Cautious about GBP and AUD at current levels
Group Research, Philip Wee04 Oct 2022
    Photo credit: Unsplash Photo

    GBP appreciated 1.4% to 1.1323 after the Truss government dropped a plan to scrap the 45% top income tax rate on the highest earners. Only a week ago, the GBP plunged to a new record low of 1.0350 on 26 September. The pound’s recovery was fuelled initially by the Bank of England’s Gilt buying programme to 14 October (aimed at averting a full-blown pension crisis) and later by its hint for a jumbo rate hike at its next meeting on 3 November. However, it is premature to conclude that the worst is over. Although the 10Y Gilt yield eased to 3.964%, it held around the levels of the mini-budget announcement on 23 September. So was the GBP. 

    Last Friday, Standard and Poor’s downgraded UK’s debt rating outlook to “negative” from “stable”. Chancellor Kwasi Kwarteng still needs to explain how the government will fund the remaining GBP43bn package of tax cuts. BBC reported that the details could arrive later this month instead of 23 November, and possibly lead to another Tory rebellion over cuts in public spending. According to Reuters, Moody’s considered the tax cuts as credit negative and may conduct a formal review on 21 October. However, Prime Minister Liz Truss attributed the market turmoil to poor communication, still brushing aside the criticisms of the policy. If markets view the U-turn on the tax cut as throwing a bone to the dogs, selling pressures will resume.
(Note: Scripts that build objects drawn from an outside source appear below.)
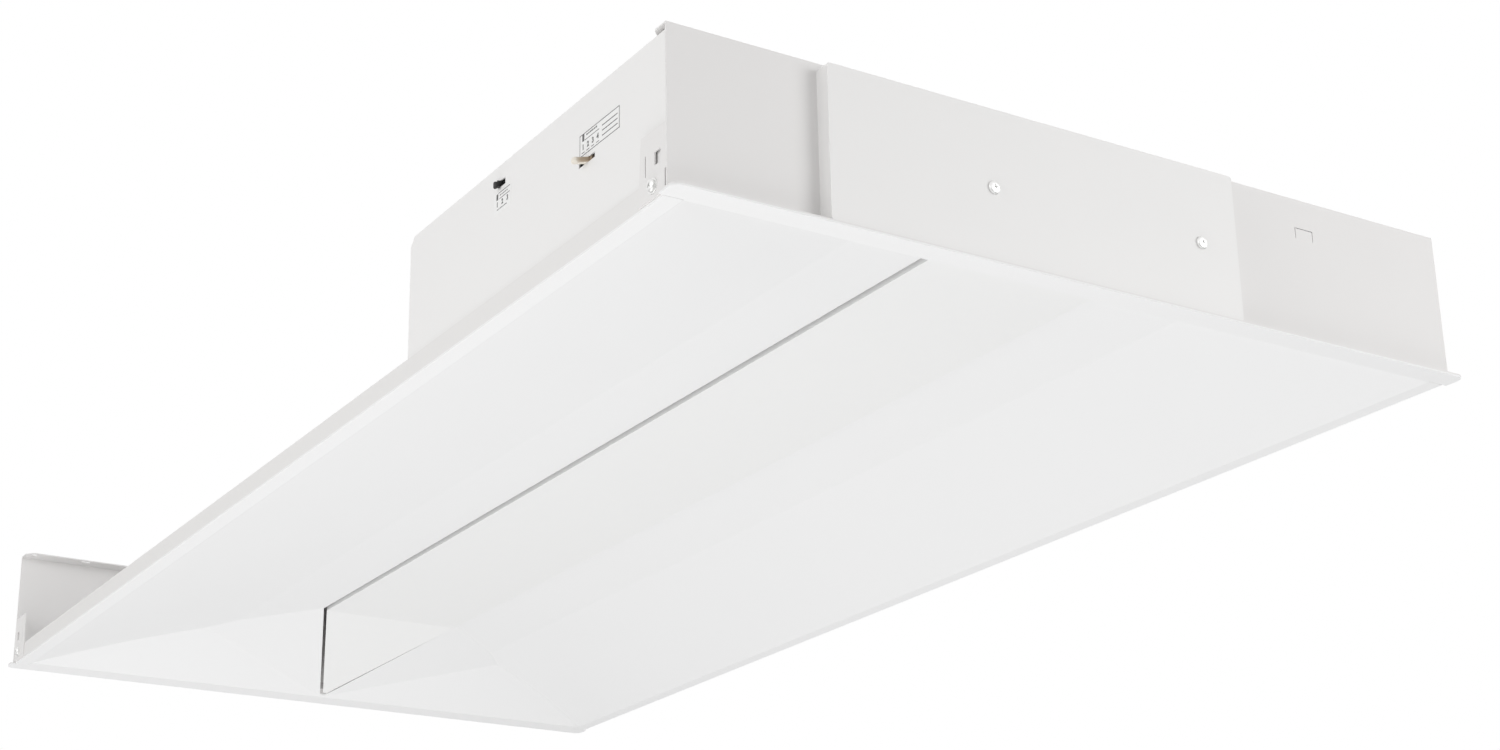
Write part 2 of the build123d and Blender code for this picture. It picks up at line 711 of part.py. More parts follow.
with BuildPart() as board_rivets:
    with BuildSketch(Plane.XY.offset(board_z - rivet_head)):
        with Locations(*rivet_places):
            RegularPolygon(rivet_head_r, fastener_sides)
    extrude(amount=rivet_head)
    with BuildSketch(Plane.XY.offset(board_z)):
        with Locations(*rivet_places):
            RegularPolygon(rivet_r, fastener_sides)
    extrude(amount=tray_top - board_z)
    with BuildSketch(Plane.XY.offset(tray_top)):
        with Locations(*rivet_places):
            RegularPolygon(rivet_tail_r, fastener_sides)
    extrude(amount=rivet_tail)
board_rivets.part.label = "board_rivets"
export_step(board_rivets.part, "parts/board_rivets.step")

# ---------------------------------------------------------------- driver box
box_roof = box_height + sheet
chamfer_x = box_far + box_chamfer
chamfer_z = box_height - box_chamfer
box_screw_y = box_y - box_screw_inset
box_near = plate_x - sheet

with BuildPart() as driver_box_top:
    with BuildSketch(Plane.XZ.offset(-box_y)):
        with BuildLine():
            Polyline((box_far, chamfer_z), (chamfer_x, box_height), (box_near, box_height))
            offset(amount=sheet, side=Side.LEFT, kind=Kind.INTERSECTION)
        make_face()
    extrude(amount=2 * box_y)
    with BuildSketch(Plane.XY.offset(box_height)):
        with Locations((hatch_x, 0)):
            Rectangle(hatch[0] - 2 * hatch_lap, hatch[1] - 2 * hatch_lap)
            with GridLocations(hatch[0] - 2 * hatch_screw_inset, hatch[1] - 2 * hatch_screw_inset, 2, 2):
                RegularPolygon(screw_hole_r, fastener_sides)
        with Locations(*[(x, side * box_screw_y) for x in box_screw_x for side in (-1, 1)]):
            RegularPolygon(screw_hole_r, fastener_sides)
    extrude(amount=sheet, mode=Mode.SUBTRACT)
    with BuildSketch(Plane.XY.offset(box_height)):
        with Locations((knockout_x, -knockout_y), (knockout_x, knockout_y)):
            Circle(knockout_r + knockout_slit)
            Circle(knockout_r, mode=Mode.SUBTRACT)
            Rectangle(2 * (knockout_r + 2 * knockout_slit), knockout_tie, mode=Mode.SUBTRACT)
    extrude(amount=sheet, mode=Mode.SUBTRACT)
driver_box_top.part.label = "driver_box_top"
export_step(driver_box_top.part, "parts/driver_box_top.step")


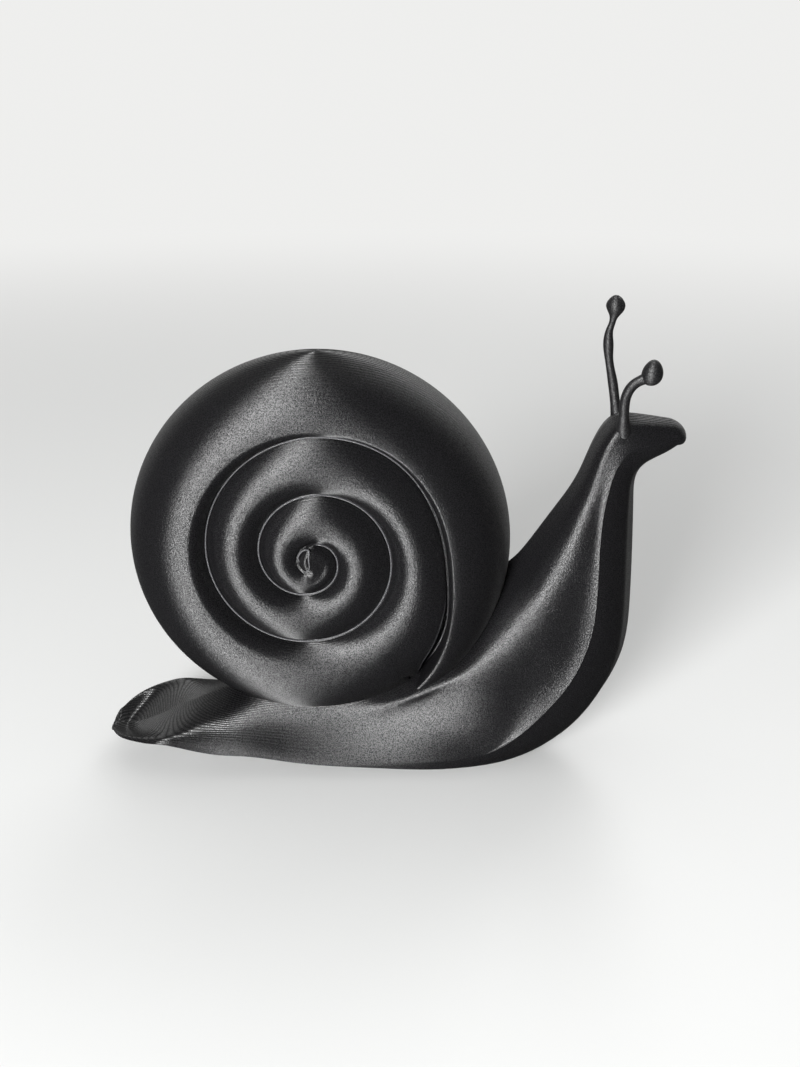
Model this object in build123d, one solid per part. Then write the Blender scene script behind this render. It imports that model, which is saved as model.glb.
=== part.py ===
from build123d import *
import math
import os

# Snail figurine, in millimetres. +X is towards the head, +Y is the snail's left, +Z is up.
# The four pieces are a body, a coiled shell that sits in a saddle on the body's back, and two
# eye stalks with tenons in the head. Nothing on it moves.

# Body
body_length = 109.8        # tail tip to snout, the length that the shares along X are taken of
back_height = 60.0         # the height that the shares along Z are taken of
foot_half_width = 14.2     # widest half of the foot

# Shell: a tube that winds outwards about an axis along Y
shell_radius = 36.0        # axis to the outermost point of the tube at the top of the last whorl
shell_half_width = 13.5    # mid-plane to the crest of the whorls
shell_place_share = -0.144     # axis along the body, of its length
saddle_height_share = 0.167    # lowest point of the shell above the ground, of the back height
seam_relief = 3.2          # depth of the seam between whorls below their crests
core_radius = 3.0          # dome in the middle of the coil
core_drop = 0.9            # top of the dome below the crests

# Fits between the pieces
seat_clearance = 0.2       # shell to saddle
peg_clearance = 0.15       # pegs and tenons to their sockets, all round
peg_diameter = 5.0         # the shell's two pegs
peg_depth = 3.0            # pegs below the lowest point of the shell
peg_root = 8.0             # pegs up into the shell
peg_spacing = 14.0

# Eye stalks: path points are shares of the stalk height above the root, radii of stalk_radius
stalk_height = 24.5        # root to the knob of the taller stalk
stalk_radius = 0.85
stalk_place_share = 0.370          # roots along the body, of its length
stalk_root_height_share = 1.058    # roots above the ground, of the back height
stalk_spread_share = 0.211         # roots from the mid-plane, of the foot's half width
tenon_radius = 1.0
tenon_depth = 3.5
left_knob_radius = 1.75
left_knob_half_height = 2.35
right_knob_radius = 1.9
right_knob_half_height = 2.25

# Seam radius of the coil by turns from the top of the last whorl, as shares of the shell radius
seam_shares = (
    (-2.8, 0.030),
    (-2.5, 0.042),
    (-2.25, 0.058),
    (-2.0, 0.072),
    (-1.75, 0.112),
    (-1.5, 0.185),
    (-1.25, 0.268),
    (-1.0, 0.325),
    (-0.75, 0.386),
    (-0.5, 0.458),
    (-0.25, 0.537),
    (0.0, 0.622),
    (0.25, 0.717),
    (0.45, 0.850),
)
# The last whorl by turns: outer radius and crest radius as shares of the shell radius, and half
# width as a share of the shell's. It narrows where it runs into the body.
last_whorl_shares = (
    (-0.60, 0.938, 0.567, 1.00),
    (-0.50, 0.950, 0.575, 1.00),
    (-0.25, 0.975, 0.625, 1.00),
    (0.00, 1.000, 0.683, 1.00),
    (0.10, 1.010, 0.706, 1.00),
    (0.20, 1.017, 0.736, 1.00),
    (0.30, 1.022, 0.786, 0.98),
    (0.41, 1.006, 0.861, 0.85),
)
crest_place_share = 0.435      # crest of the inner whorls between their two seams
shoulder_reach_share = 1.25    # inner shoulder's reach against the distance from crest to seam
shoulder_drop_share = 1.6      # inner shoulder's height against the seam relief
whorl_turn_shares = (-2.8, -2.1, -1.5, -0.9, -0.3, 0.41)   # ends of the lofted stretches
whorl_steps = 8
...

    AUD was one of chief beneficiaries of the relief rally, appreciating 1.8% to 0.6516, its highest close since 23 September. However, AUD has yet to break above last week’s trading range between 0.6363 and 0.6550. Today, we see the Reserve Bank of Australia lifting the cash rate target by 50 bps to 2.85%, above the 2.5% neutral rate. The Australian Bureau of Statistics reported that CPI inflation eased to 6.8% YoY in August from 7% YoY in July. Taken together, inflation in 3Q22 will be higher than the 6.1% average in 2Q22 and well above the 2-3% target range. The labour market is tight despite the higher unemployment rate to 3.5% in August from its 50-year low of 3.4% in July. To ease labour shortages, the government lifted the ceiling on permanent migration to 195k from 165k this financial year.

    Australia’s real GDP growth improved to 3.6% YoY in 2Q22 from 3.3% in 1Q22. However, the OECD does not expect the global slowdown to spare the Australian economy; it forecasts growth halving to 2% in 2023 from 4.1% this year. Fearing a global recession, Treasurer Jim Chalmers ruled out returning to a budget surplus over the next three years to the next election in 2025. Chalmers will present the Budget on 25 October after conferring with his counterparts at the G20 meetings of finance ministers and central bankers on 12 October. Chalmers is mindful of the market’s warning from UK’s mini-budget crisis to align government and central bank policy. His challenge will be to provide relief to the cost-of-living crisis with an economic dividend that does not add to inflationary pressures.

    Quote of the day
    “To succeed in life, you need three things: a wishbone, a backbone and a funny bone.”
          Reba McEntire

    4 October in history
    Dutch mathematician Christian Huygens patented the pocket watch in 1675.

    Philip Wee

    Senior FX Strategist - G3 & Asia


    Subscribe here to receive our economics & macro strategy materials.
    To unsubscribe, please click here.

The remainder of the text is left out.